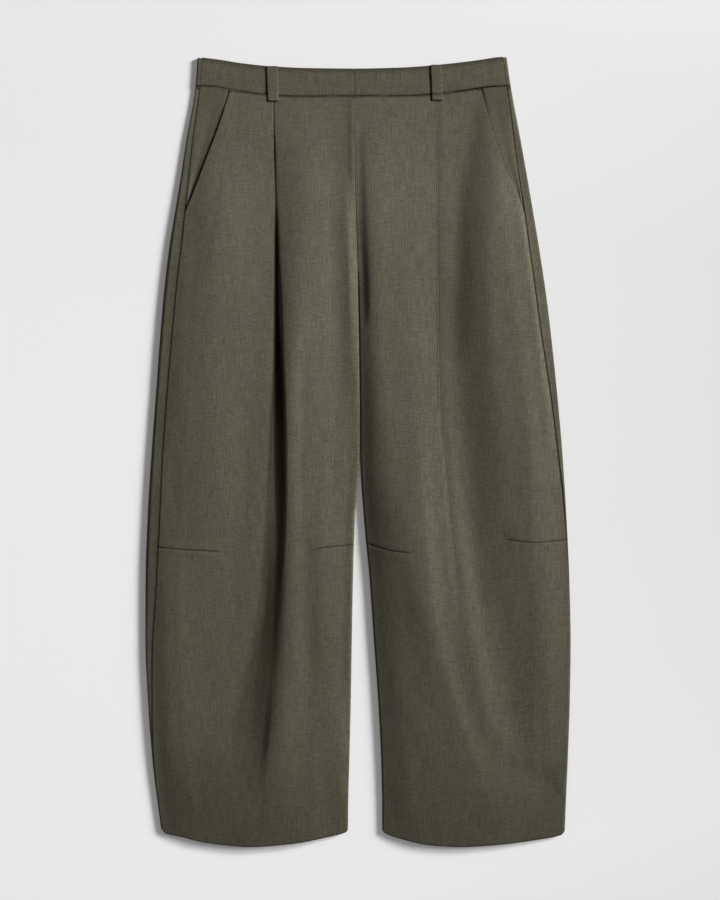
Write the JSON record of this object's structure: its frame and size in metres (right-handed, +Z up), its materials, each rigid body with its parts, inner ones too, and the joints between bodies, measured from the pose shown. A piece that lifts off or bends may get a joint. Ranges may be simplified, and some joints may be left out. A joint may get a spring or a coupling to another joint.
{
  "type": "barrel leg trousers",
  "caption": "High-waisted barrel leg trousers laid flat, front up, with front pleats, slanted side pockets, knee darts and a waistband with belt loops.",
  "frame": {"origin": "under the middle of the laid-out garment, on the surface that it rests on", "axes": "+X towards the wearer's left, +Y from hem to waist, +Z up out of the front"},
  "size_m": [0.5324, 0.9886, 0.0178],
  "materials": {
    "panel_cloth": "matt olive-brown melange plain-weave suiting",
    "band_cloth": "the same suiting over interlining, pressed flat",
    "facing_cloth": "the same suiting, shown inside the pocket mouth"
  },
  "bodies": {
    "root": {"front_right": "panel_cloth", "front_left": "panel_cloth", "back_right": "panel_cloth", "back_left": "panel_cloth", "pocket_facing_right": "facing_cloth", "pocket_facing_left": "facing_cloth", "waistband_front_right": "band_cloth", "waistband_front_left": "band_cloth", "waistband_back": "band_cloth", "belt_loop_right": "band_cloth", "belt_loop_left": "band_cloth"}
  },
  "joints": []
}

◇ ◇ ◇ ◇

Give the listing above again, word for word.

◆ Answer to this exercise
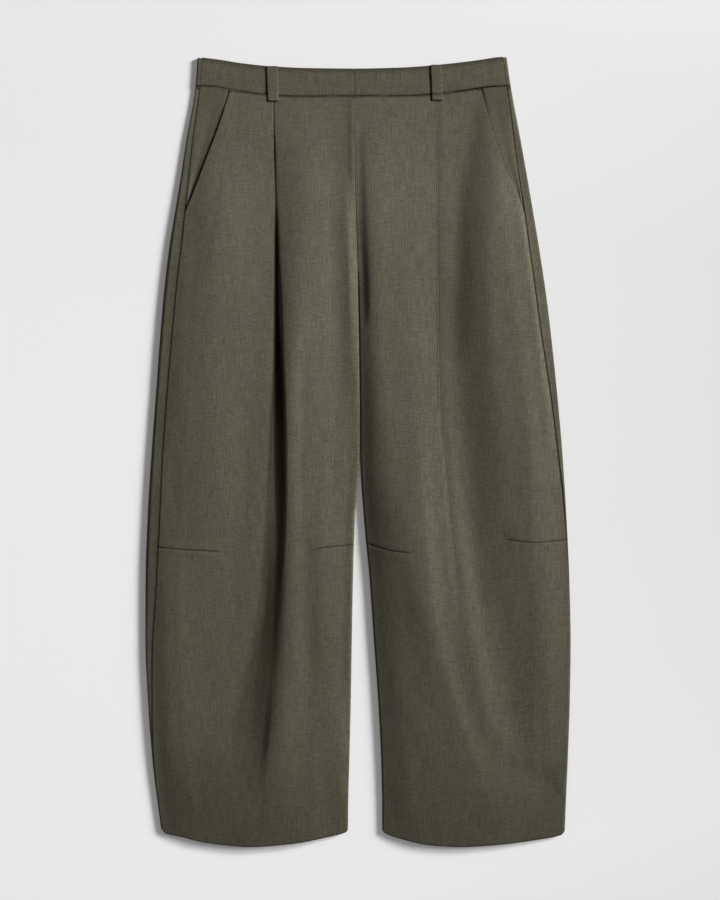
Write the JSON record of this object's structure: its frame and size in metres (right-handed, +Z up), its materials, each rigid body with its parts, inner ones too, and the joints between bodies, measured from the pose shown. A piece that lifts off or bends may get a joint. Ranges may be simplified, and some joints may be left out. A joint may get a spring or a coupling to another joint.
{
  "type": "barrel leg trousers",
  "caption": "High-waisted barrel leg trousers laid flat, front up, with front pleats, slanted side pockets, knee darts and a waistband with belt loops.",
  "frame": {"origin": "under the middle of the laid-out garment, on the surface that it rests on", "axes": "+X towards the wearer's left, +Y from hem to waist, +Z up out of the front"},
  "size_m": [0.5324, 0.9886, 0.0178],
  "materials": {
    "panel_cloth": "matt olive-brown melange plain-weave suiting",
    "band_cloth": "the same suiting over interlining, pressed flat",
    "facing_cloth": "the same suiting, shown inside the pocket mouth"
  },
  "bodies": {
    "root": {"front_right": "panel_cloth", "front_left": "panel_cloth", "back_right": "panel_cloth", "back_left": "panel_cloth", "pocket_facing_right": "facing_cloth", "pocket_facing_left": "facing_cloth", "waistband_front_right": "band_cloth", "waistband_front_left": "band_cloth", "waistband_back": "band_cloth", "belt_loop_right": "band_cloth", "belt_loop_left": "band_cloth"}
  },
  "joints": []
}